Ranbaxy probes reactor in India as source of recall

Ranbaxy Laboratories is investigating whether splintered glass from the lining of a reactor at a plant in India is the source of particles found in the raw ingredients for generic Lipitor that were delivered to a Ranbaxy plant in the U.S. where the pills are finished. 

Venkat Krishnan, who heads Ranbaxy's Americas business, told The Wall Street Journal that the company is looking into one of the glass-lined reactors at an active pharmaceutical ingredient plant in Toansa, India, which makes some of the ingredients for Ranbaxy's atorvastatin. Some of the pills are manufactured in India and some at a plant in New Brunswick, NJ, Krishnan told the newspaper. He said a quality check on the raw ingredient at the New Brunswick plant in late September discovered the foreign particles, and so the company notified the FDA. An independent lab identified them as glass.

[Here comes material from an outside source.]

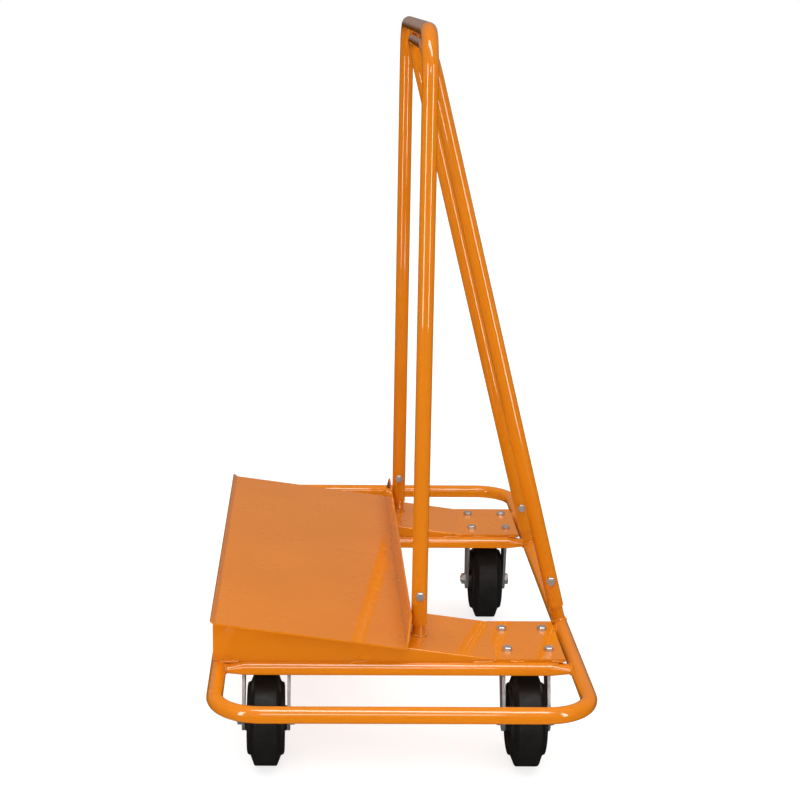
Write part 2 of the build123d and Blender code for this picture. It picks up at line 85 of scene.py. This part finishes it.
# --- materials -----------------------------------------------------------------------------------
class Finish:
    """A node material on the Principled shader, with its noises taken in object coordinates."""

    def __init__(self, name):
        self.material = bpy.data.materials.new(name)
        self.material.use_nodes = True
        self.tree = self.material.node_tree
        self.shader = next(n for n in self.tree.nodes if n.type == "BSDF_PRINCIPLED")
        self.place = self.tree.nodes.new("ShaderNodeTexCoord").outputs["Object"]

    def constant(self, **values):
        """Set values on the shader's own sockets; an underscore stands for a space."""
        for name, value in values.items():
            self.shader.inputs[name.replace("_", " ")].default_value = value

    def noise(self, scale, detail=2.0, roughness=0.5, stretch=None):
        """Noise, so many waves a metre; stretch scales the coordinates first."""
        node = self.tree.nodes.new("ShaderNodeTexNoise")
        node.inputs["Scale"].default_value = scale
        node.inputs["Detail"].default_value = detail
        node.inputs["Roughness"].default_value = roughness
        place = self.place
        if stretch is not None:
            mapping = self.tree.nodes.new("ShaderNodeMapping")
            mapping.inputs["Scale"].default_value = stretch
            self.tree.links.new(place, mapping.inputs["Vector"])
            place = mapping.outputs["Vector"]
        self.tree.links.new(place, node.inputs["Vector"])
        return node.outputs["Fac"]

    def cells(self, scale):
        """Distance inside random cells, so many a metre."""
        node = self.tree.nodes.new("ShaderNodeTexVoronoi")
        node.inputs["Scale"].default_value = scale
        self.tree.links.new(self.place, node.inputs["Vector"])
        return node.outputs["Distance"]

    def cell_shades(self, scale):
        """A random shade for each cell, so many a metre."""
        node = self.tree.nodes.new("ShaderNodeTexVoronoi")
        node.inputs["Scale"].default_value = scale
        self.tree.links.new(self.place, node.inputs["Vector"])
        return node.outputs["Color"]

    def ramp(self, value, stops):
        """Colours along a value; stops are (position, colour)."""
        node = self.tree.nodes.new("ShaderNodeValToRGB")
        elements = node.color_ramp.elements
        while len(elements) < len(stops):
            elements.new(0.5)
        for element, (position, colour) in zip(elements, stops):
            element.position = position
            element.color = (*colour, 1.0)
        self.tree.links.new(value, node.inputs["Fac"])
        return node.outputs["Color"]

    def span(self, value, low, high, start=0.3, stop=0.7):
        """The value's start..stop stretched to low..high."""
        node = self.tree.nodes.new("ShaderNodeMapRange")
        node.inputs["From Min"].default_value = start
        node.inputs["From Max"].default_value = stop
        node.inputs["To Min"].default_value = low
        node.inputs["To Max"].default_value = high
        self.tree.links.new(value, node.inputs["Value"])
        return node.outputs["Result"]

    def mix(self, factor, a, b, kind="MIX"):
        """Two colours mixed by a factor, which is a number or an output."""
        node = self.tree.nodes.new("ShaderNodeMix")
        node.data_type = "RGBA"
        node.blend_type = kind
        for socket, value in ((node.inputs[0], factor), (node.inputs[6], a), (node.inputs[7], b)):
            if isinstance(value, bpy.types.NodeSocket):
                self.tree.links.new(value, socket)
            elif isinstance(value, tuple):
                socket.default_value = (*value, 1.0)
            else:
                socket.default_value = value
        return node.outputs[2]

    def bump(self, height, strength, distance, under=None):
        """Bump from a height, on top of another bump."""
        node = self.tree.nodes.new("ShaderNodeBump")
        node.inputs["Strength"].default_value = strength
        node.inputs["Distance"].default_value = distance
        self.tree.links.new(height, node.inputs["Height"])
        if under is not None:
            self.tree.links.new(under, node.inputs["Normal"])
        return node.outputs["Normal"]

    def connect(self, **outputs):
        """Link outputs to the shader's inputs; an underscore stands for a space."""
        for name, output in outputs.items():
            self.tree.links.new(output, self.shader.inputs[name.replace("_", " ")])
        return self.material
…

The company then undertook a recall of 41 lots, most of which Krishnan said never made it beyond the wholesale level. The company started the recall in early November, but a notice did not go out to the public until two weeks later. Last week, the FDA said Ranbaxy was halting production while it determined where the problem originated.

Ranbaxy did tell the newspaper that it has received one report of an adverse event but does not yet know if it is tied to the recalled product. A lawsuit has also been filed against the generics maker over the recall.